__PROBLEM TO WORK ON__. Quote exactly, and only, the lines of the material below from the line with "const pack = new THREE.Group();" through the line with "in imported if".

__RECORD LIST__.
++++++

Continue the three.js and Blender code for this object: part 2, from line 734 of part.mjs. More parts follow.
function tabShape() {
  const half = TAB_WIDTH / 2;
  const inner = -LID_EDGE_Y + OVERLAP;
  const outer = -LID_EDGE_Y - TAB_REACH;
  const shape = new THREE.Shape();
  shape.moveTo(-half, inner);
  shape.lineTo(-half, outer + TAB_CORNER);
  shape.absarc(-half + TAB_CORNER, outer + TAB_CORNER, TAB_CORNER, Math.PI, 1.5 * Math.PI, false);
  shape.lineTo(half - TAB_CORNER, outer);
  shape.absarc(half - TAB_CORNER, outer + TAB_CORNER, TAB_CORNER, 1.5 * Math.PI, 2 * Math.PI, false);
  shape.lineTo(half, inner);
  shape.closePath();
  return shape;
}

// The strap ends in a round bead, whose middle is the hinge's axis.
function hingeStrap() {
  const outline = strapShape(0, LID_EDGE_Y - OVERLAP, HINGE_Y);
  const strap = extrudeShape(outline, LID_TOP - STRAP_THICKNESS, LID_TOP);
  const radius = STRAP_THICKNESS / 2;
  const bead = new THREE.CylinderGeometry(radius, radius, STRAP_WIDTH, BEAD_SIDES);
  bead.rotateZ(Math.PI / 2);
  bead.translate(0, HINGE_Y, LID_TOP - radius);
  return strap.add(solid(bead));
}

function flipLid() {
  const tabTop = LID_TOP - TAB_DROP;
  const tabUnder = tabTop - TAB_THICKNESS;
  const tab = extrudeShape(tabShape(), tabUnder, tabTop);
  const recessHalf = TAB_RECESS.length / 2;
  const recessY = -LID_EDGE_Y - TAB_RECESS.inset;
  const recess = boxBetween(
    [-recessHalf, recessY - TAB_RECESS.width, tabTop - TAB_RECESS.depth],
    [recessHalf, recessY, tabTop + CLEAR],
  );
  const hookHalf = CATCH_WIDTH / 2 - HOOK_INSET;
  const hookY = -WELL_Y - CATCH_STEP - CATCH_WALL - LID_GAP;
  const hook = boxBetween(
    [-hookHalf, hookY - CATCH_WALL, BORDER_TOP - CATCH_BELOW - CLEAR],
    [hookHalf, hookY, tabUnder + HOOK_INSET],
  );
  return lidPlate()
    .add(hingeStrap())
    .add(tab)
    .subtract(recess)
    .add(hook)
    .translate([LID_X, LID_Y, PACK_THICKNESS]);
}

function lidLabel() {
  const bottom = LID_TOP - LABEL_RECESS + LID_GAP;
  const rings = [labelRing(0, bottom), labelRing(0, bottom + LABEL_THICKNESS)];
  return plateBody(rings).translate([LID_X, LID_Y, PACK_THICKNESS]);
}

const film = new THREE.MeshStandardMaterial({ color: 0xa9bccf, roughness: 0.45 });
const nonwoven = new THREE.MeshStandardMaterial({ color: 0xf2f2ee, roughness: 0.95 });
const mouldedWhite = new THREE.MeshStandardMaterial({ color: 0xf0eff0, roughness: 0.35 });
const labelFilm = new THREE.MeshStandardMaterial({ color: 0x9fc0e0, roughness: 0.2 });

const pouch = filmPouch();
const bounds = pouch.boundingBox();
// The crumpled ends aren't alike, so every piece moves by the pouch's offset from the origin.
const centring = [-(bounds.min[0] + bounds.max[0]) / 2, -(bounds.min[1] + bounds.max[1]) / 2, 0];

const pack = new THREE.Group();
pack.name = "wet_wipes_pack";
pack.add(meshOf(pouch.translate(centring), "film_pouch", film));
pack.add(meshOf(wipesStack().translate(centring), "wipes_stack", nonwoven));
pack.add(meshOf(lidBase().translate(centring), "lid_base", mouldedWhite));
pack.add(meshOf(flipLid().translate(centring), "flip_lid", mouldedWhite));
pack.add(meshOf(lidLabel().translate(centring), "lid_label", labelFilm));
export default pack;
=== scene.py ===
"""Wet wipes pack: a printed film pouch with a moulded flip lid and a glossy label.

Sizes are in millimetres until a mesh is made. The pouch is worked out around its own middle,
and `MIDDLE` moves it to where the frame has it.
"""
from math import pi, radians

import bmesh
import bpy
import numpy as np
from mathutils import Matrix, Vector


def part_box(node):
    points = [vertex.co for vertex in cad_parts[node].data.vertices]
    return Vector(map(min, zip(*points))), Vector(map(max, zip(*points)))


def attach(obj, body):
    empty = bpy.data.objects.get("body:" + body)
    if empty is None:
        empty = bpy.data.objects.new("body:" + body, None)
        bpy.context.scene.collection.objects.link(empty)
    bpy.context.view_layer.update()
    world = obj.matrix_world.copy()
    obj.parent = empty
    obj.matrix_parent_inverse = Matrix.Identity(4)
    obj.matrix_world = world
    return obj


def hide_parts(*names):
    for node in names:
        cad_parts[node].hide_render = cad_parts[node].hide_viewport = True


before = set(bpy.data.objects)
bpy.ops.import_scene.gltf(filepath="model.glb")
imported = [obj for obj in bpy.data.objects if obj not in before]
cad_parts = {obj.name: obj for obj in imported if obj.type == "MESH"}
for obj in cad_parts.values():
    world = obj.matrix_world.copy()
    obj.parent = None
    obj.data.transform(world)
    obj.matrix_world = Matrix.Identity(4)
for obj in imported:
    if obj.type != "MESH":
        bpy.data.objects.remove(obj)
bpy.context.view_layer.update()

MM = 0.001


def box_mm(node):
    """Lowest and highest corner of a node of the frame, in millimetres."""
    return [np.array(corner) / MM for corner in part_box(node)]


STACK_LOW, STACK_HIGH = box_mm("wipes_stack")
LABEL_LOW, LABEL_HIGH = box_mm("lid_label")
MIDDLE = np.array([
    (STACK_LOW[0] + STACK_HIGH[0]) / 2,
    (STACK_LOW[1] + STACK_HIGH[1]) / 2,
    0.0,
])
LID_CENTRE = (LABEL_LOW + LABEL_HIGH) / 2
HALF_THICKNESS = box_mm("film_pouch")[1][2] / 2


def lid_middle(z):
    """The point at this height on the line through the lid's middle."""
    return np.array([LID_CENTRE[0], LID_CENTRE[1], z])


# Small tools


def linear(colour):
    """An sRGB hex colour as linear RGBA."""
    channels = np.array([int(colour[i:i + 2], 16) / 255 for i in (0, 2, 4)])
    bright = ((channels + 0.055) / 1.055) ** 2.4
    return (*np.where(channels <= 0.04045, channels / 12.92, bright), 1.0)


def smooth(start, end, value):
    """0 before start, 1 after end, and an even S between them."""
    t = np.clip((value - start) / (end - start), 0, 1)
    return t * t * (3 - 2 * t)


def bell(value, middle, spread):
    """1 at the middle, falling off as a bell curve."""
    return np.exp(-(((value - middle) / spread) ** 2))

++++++

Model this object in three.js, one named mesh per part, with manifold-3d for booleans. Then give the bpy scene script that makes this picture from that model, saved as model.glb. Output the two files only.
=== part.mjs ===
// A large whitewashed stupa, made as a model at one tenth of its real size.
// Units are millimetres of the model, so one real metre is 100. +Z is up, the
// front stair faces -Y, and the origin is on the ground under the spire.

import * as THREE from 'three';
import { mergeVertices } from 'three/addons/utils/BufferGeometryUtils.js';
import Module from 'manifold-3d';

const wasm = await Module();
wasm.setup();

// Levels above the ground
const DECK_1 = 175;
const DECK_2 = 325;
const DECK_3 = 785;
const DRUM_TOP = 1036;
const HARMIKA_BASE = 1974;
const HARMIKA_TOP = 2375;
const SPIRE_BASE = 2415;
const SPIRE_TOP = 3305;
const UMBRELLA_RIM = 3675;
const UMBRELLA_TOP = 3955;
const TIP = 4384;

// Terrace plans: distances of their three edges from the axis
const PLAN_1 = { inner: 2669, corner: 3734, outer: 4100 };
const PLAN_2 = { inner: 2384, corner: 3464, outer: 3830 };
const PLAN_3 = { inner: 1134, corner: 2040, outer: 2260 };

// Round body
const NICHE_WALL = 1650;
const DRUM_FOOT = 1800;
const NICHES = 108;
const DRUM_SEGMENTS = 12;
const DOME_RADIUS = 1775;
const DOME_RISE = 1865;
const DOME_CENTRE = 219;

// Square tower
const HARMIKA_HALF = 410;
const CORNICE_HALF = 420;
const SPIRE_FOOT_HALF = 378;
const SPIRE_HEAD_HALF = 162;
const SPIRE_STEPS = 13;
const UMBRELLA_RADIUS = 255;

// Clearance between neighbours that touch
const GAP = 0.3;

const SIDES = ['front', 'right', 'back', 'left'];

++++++

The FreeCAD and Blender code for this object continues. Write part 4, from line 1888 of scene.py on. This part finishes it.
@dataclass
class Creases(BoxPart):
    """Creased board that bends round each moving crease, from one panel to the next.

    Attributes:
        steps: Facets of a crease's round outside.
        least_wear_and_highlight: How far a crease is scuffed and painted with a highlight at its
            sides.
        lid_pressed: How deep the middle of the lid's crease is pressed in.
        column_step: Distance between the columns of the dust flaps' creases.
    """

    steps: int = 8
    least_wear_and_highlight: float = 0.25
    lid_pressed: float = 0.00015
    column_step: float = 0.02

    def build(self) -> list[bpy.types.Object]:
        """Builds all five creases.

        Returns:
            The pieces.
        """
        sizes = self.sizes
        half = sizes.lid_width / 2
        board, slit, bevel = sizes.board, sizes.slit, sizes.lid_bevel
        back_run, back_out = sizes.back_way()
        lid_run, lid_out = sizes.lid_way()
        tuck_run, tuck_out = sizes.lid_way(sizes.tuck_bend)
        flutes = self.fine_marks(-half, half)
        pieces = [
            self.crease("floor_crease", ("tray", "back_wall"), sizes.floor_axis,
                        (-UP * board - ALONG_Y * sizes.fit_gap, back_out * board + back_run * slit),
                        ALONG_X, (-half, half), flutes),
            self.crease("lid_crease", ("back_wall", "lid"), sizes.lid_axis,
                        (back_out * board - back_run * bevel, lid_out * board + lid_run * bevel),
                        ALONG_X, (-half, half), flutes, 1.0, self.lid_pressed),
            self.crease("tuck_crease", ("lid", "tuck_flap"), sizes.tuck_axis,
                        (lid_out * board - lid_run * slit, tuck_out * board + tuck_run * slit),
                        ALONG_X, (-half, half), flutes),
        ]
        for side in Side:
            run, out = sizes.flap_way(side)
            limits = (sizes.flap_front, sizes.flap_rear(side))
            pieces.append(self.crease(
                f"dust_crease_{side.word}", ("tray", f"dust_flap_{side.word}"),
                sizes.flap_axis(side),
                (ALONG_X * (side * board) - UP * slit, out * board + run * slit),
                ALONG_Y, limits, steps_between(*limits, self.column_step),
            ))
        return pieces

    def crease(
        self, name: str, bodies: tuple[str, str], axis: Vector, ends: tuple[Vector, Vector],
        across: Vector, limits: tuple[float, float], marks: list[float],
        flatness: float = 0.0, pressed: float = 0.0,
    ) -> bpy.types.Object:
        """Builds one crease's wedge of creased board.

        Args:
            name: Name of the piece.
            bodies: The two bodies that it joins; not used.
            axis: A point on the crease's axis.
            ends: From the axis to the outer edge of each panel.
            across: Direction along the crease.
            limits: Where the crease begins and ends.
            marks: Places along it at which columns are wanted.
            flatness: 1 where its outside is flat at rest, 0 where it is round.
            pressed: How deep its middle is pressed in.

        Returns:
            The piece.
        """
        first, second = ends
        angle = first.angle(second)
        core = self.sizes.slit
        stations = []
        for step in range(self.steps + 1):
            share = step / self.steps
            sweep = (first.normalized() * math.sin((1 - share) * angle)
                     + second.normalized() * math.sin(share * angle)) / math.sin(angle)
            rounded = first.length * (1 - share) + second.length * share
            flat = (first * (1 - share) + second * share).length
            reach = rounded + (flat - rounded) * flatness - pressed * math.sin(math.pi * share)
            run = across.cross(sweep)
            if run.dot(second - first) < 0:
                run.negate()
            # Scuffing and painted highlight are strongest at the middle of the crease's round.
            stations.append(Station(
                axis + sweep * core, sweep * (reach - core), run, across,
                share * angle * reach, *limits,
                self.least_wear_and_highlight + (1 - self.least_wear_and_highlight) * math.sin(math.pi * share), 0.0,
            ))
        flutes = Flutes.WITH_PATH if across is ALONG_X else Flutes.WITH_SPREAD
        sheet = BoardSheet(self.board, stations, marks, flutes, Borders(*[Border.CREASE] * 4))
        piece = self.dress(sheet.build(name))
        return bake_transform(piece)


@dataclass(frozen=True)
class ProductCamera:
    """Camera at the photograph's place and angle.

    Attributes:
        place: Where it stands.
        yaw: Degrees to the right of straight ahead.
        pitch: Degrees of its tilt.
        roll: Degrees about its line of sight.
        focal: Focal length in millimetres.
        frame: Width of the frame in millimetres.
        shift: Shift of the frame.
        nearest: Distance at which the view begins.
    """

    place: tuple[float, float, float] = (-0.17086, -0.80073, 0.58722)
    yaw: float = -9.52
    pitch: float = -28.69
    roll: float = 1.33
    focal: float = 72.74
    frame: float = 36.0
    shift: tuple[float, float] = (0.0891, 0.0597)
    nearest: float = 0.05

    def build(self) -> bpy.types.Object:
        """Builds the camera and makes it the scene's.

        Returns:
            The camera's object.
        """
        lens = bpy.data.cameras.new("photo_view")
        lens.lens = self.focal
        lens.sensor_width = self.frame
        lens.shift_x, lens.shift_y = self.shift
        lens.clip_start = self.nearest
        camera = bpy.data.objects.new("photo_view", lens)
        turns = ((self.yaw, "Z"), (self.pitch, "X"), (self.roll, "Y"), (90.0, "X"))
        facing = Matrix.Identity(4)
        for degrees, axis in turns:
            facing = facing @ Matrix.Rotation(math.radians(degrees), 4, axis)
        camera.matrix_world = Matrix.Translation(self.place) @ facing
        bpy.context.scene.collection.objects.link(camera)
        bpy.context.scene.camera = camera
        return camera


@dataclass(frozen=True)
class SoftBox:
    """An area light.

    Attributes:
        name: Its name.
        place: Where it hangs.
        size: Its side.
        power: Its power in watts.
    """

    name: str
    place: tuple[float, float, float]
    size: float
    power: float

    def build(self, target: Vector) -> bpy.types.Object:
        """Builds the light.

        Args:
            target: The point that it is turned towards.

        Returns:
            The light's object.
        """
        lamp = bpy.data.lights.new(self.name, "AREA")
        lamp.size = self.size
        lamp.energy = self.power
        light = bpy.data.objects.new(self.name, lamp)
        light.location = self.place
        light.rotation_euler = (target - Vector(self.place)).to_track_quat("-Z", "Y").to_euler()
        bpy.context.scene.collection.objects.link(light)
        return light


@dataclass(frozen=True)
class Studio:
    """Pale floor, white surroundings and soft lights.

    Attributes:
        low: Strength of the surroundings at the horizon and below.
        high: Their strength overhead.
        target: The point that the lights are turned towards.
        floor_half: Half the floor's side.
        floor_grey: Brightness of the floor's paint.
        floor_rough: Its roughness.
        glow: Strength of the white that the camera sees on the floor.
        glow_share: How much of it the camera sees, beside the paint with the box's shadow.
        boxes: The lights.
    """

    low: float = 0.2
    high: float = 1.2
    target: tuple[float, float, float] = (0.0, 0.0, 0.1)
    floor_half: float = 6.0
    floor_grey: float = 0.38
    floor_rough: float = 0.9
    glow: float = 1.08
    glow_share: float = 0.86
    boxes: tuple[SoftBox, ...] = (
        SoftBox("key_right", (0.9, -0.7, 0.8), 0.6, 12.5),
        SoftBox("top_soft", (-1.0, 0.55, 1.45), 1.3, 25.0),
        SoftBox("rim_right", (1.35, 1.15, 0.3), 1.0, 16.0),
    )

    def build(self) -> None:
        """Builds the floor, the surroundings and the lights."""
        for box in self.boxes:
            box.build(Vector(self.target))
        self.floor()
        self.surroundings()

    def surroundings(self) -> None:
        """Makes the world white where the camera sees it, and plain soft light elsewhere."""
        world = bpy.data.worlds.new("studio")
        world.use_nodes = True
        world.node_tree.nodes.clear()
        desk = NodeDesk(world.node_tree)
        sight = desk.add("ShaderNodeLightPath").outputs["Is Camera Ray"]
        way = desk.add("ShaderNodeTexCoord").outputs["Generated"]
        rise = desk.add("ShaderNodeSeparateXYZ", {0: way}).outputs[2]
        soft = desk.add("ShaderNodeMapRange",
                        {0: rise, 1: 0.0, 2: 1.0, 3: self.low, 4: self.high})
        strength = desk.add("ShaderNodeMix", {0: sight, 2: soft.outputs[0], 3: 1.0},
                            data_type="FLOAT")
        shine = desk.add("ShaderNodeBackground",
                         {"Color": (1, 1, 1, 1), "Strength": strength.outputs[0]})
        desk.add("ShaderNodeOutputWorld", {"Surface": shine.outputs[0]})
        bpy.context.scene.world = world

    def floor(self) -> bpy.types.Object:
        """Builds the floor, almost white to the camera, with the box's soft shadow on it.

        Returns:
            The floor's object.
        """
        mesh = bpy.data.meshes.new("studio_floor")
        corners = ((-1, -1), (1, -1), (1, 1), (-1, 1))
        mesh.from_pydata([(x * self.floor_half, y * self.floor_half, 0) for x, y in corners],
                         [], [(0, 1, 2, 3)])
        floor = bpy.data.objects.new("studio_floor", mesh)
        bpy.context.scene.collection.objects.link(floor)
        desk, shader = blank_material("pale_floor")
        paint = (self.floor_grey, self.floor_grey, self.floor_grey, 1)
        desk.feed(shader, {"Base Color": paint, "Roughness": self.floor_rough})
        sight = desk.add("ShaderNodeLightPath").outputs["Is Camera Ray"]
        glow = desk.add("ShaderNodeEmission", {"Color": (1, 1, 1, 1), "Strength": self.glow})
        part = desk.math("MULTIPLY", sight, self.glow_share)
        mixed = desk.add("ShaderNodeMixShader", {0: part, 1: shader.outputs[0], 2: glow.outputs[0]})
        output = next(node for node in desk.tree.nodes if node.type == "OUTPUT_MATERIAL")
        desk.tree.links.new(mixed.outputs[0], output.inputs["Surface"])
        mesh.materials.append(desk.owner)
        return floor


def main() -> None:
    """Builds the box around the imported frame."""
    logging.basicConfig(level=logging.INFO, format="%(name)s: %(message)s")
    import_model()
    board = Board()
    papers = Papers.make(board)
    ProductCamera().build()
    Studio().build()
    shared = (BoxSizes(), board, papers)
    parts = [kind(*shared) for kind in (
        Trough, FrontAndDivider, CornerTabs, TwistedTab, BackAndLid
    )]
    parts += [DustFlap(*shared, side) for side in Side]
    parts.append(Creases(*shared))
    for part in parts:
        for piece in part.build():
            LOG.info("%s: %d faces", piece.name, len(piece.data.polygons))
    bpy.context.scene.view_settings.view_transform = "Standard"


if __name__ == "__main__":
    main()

++++++

__WRITTEN SOLUTION__.
const pack = new THREE.Group();
pack.name = "wet_wipes_pack";
pack.add(meshOf(pouch.translate(centring), "film_pouch", film));
pack.add(meshOf(wipesStack().translate(centring), "wipes_stack", nonwoven));
pack.add(meshOf(lidBase().translate(centring), "lid_base", mouldedWhite));
pack.add(meshOf(flipLid().translate(centring), "flip_lid", mouldedWhite));
pack.add(meshOf(lidLabel().translate(centring), "lid_label", labelFilm));
export default pack;
=== scene.py ===
"""Wet wipes pack: a printed film pouch with a moulded flip lid and a glossy label.

Sizes are in millimetres until a mesh is made. The pouch is worked out around its own middle,
and `MIDDLE` moves it to where the frame has it.
"""
from math import pi, radians

import bmesh
import bpy
import numpy as np
from mathutils import Matrix, Vector


def part_box(node):
    points = [vertex.co for vertex in cad_parts[node].data.vertices]
    return Vector(map(min, zip(*points))), Vector(map(max, zip(*points)))


def attach(obj, body):
    empty = bpy.data.objects.get("body:" + body)
    if empty is None:
        empty = bpy.data.objects.new("body:" + body, None)
        bpy.context.scene.collection.objects.link(empty)
    bpy.context.view_layer.update()
    world = obj.matrix_world.copy()
    obj.parent = empty
    obj.matrix_parent_inverse = Matrix.Identity(4)
    obj.matrix_world = world
    return obj


def hide_parts(*names):
    for node in names:
        cad_parts[node].hide_render = cad_parts[node].hide_viewport = True


before = set(bpy.data.objects)
bpy.ops.import_scene.gltf(filepath="model.glb")
imported = [obj for obj in bpy.data.objects if obj not in before]
cad_parts = {obj.name: obj for obj in imported if obj.type == "MESH"}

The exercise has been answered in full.